Caritas: Matarazzo (Facoltà Teologica Italia meridionale), “il paradigma delle periferie deve aiutare l’azione caritatevole ed umanitaria delle comunità ecclesiali”

Carmine Matarazzo - foto F.Carloni/Caritas italiana

(da Salerno) – “Oggi più che mai serve un cambio di paradigma, una ‘conversione sistemica’: le periferie come centro” per “progettare interventi di recupero delle persone dall’indigenza” e “offrire un giusto sostegno e accompagnamento nella risoluzione delle criticità esistenziali di ordine materiale, spirituale, logistico, lavorativo, familiare”. Lo ha detto oggi a Salerno Carmine Matarazzo, ordinario di Teologia pastorale alla Pontificia Facoltà Teologica dell’Italia meridionale, nella sua relazione al 43° Convegno nazionale delle Caritas diocesane in corso dal 17 al 20 aprile a Salerno. “I poveri e la povertà nell’ottica di Gesù sono da preferire a qualsiasi bramosia di possesso e potere – ha proseguito -. L’indigenza invece va combattuta perché spesso è frutto proprio di una ricchezza incontrollata e di ricchi smodati, i quali trovano nelle periferie ulteriori motivi per accrescere i loro profitti a scapito di chi ha bisogno di lavoro e di vivere la quotidianità esistenziale con dignità, provvedendo anche ai propri familiari”. Ma “ricchezza e povertà non sono in conflitto tra loro se non perché il possesso e l’ingordigia dei ricchi sono diametralmente opposte alla libertà e alla leggerezza dei poveri, quelli che vivono per le strade delle nostre città, oppure sono confinati nei sobborghi o sono isolate in periferie geografiche e/o vittime di chiusure esistenziali”.

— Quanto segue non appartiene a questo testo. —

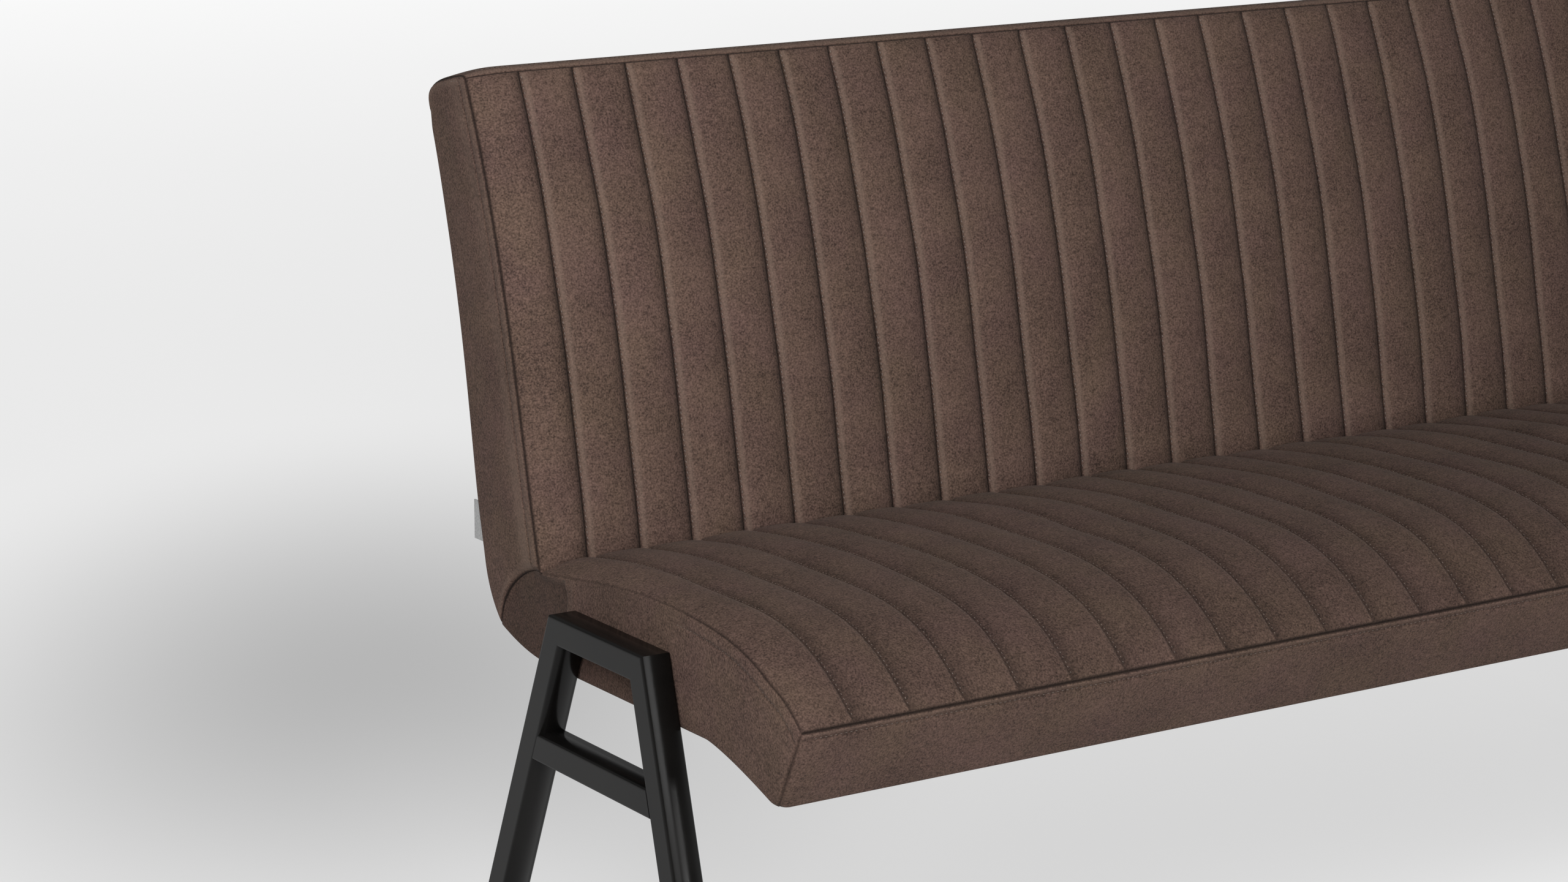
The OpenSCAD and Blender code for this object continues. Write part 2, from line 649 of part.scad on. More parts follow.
// Plastic glide: a sole under the tube's end and a plug inside the tube
module glide(side) {
  z0 = -crease_h;
  z1 = frame_floor_z;
  near = tube_wall + slide_gap;
  far = tube_s - near;
  side_plate(-frame_x, tube_w)
    polygon([leg_at(side, 0, z1), leg_at(side, tube_s, z1), leg_at(side, tube_s, z0), leg_at(side, 0, z0)]);
  side_plate(-frame_x + near, tube_w - 2 * near)
    polygon([leg_at(side, near, z1 + glide_plug_l), leg_at(side, far, z1 + glide_plug_l),
             leg_at(side, far, z1 - past), leg_at(side, near, z1 - past)]);
}
module glide_left_front() { color(frame_black) place() glide(-1); }
module glide_left_rear() { color(frame_black) place() glide(1); }
module glide_right_front() { color(frame_black) place() right_side() glide(-1); }
module glide_right_rear() { color(frame_black) place() right_side() glide(1); }

seat_cushion();
back_cushion();
seat_front_pad();
back_top_pad();
back_rear_panel();
seat_end_pad_left();
seat_end_pad_right();
back_end_pad_left();
back_end_pad_right();
bottom_cover();
sewn_tab();
seat_deck();
back_board();
side_rib_left();
side_rib_right();
inner_rib_1();
inner_rib_2();
inner_rib_3();
inner_rib_4();
front_rail();
rear_rail();
top_rail();
steel_rail_front();
steel_rail_rear();
end_plate_left();
end_plate_right();
frame_bolts();
bolt_washers();
rivet_nuts();
spacers();
left_top_bar();
left_cross_bar();
left_front_leg();
left_rear_leg();
right_top_bar();
right_cross_bar();
right_front_leg();
right_rear_leg();
glide_left_front();
glide_left_rear();
glide_right_front();
glide_right_rear();
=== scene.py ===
import math

import bpy
import numpy as np
from mathutils import Matrix, Vector


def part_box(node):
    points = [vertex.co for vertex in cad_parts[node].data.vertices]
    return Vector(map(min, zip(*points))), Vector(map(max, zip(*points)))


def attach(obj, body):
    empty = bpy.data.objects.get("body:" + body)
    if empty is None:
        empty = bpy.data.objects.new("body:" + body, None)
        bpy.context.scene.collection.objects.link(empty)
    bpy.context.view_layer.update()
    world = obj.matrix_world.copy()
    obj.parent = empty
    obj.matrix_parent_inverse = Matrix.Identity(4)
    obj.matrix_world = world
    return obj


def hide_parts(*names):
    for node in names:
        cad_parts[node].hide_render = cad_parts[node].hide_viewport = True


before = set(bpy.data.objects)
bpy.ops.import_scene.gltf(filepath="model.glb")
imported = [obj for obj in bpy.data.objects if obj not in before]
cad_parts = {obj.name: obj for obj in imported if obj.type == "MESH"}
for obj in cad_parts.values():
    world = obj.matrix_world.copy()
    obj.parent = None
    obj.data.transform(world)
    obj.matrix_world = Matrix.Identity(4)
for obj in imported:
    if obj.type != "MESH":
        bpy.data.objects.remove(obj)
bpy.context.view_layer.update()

mm = 0.001

# Side frames
# Two A-shaped frames of 31 by 26 mm steel tube, mitred and welded, with the welds ground flush.
# They are powder-coated in satin black, which leaves a very fine orange peel.


def new_finish(name, roughness, metallic=0.0):
    """A new finish with its tree of nodes and its shader."""
    finish = bpy.data.materials.new(name)
    finish.use_nodes = True
    tree = finish.node_tree
    shader = tree.nodes["Principled BSDF"]
    shader.inputs["Roughness"].default_value = roughness
    shader.inputs["Metallic"].default_value = metallic
    return finish, tree, shader


def grain(tree, scale, detail=2.0, stretch=(1, 1, 1)):
    """Noise fixed to the piece, with scale features to a metre."""
    place = tree.nodes.new("ShaderNodeTexCoord")
    spread = tree.nodes.new("ShaderNodeMapping")
    spread.inputs["Scale"].default_value = stretch
    noise = tree.nodes.new("ShaderNodeTexNoise")
    noise.inputs["Scale"].default_value = scale
    noise.inputs["Detail"].default_value = detail
    tree.links.new(place.outputs["Object"], spread.inputs["Vector"])
    tree.links.new(spread.outputs["Vector"], noise.inputs["Vector"])
    return noise.outputs["Fac"]


def tones(tree, factor, dark, light, start=0.3, end=0.7):
    """Colour that runs from dark to light with the factor."""
    ramp = tree.nodes.new("ShaderNodeValToRGB")
    ramp.color_ramp.elements[0].position = start
    ramp.color_ramp.elements[1].position = end
    ramp.color_ramp.elements[0].color = (*dark, 1)
    ramp.color_ramp.elements[1].color = (*light, 1)
    tree.links.new(factor, ramp.inputs["Fac"])
    return ramp.outputs["Color"]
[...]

“Il paradigma delle periferie – ha sottolineato – non deve correre il rischio di promuovere slogan, piuttosto deve aiutare l’azione caritatevole ed umanitaria delle comunità ecclesiali ad ascoltare meglio e con più competenze le istanze umane presenti nei territori e quartieri urbanizzati o meno”. “La Chiesa non si abbassa verso i poveri, ma sono i poveri ad innalzare la Chiesa alla sua vera missione”, ha precisato, per “raggiungere scopi più grandi come quello di portare il ben-essere a tutte quelle persone in una situazione di mal-essere”. A questo proposito l’urgenza “non procrastinabile” è “leggere le periferie con le diverse e variegate caratteristiche e istanze urbanistiche, culturali, socio ambientali, ma anche religiose (si pensi dal fronte cattolico alla presenza sempre più capillare di movimenti religiosi alternativi, come i Testimoni di Geova, oppure alla presenza sempre più capillare di confessioni protestanti)”. Se le periferie “hanno a che fare con drammi umani, anch’essi emarginati dall’attenzione dei centri urbani” mentre le città puntano tutto sul “consolidamento delle relazioni, dei muti servizi, di alte professionalità a servizio di diversi e svariati bisogni e richieste” è allora necessario “ripensare il concetto stesso di territorio, sia dal punto di vista geografico sia da quello più strettamente pastorale-canonistico, puntando sull’analisi delle dinamiche relazionali che si istaurano su una determinata area geografica, dove il concetto di ‘abitare’ diventa sinonimo di relazione”.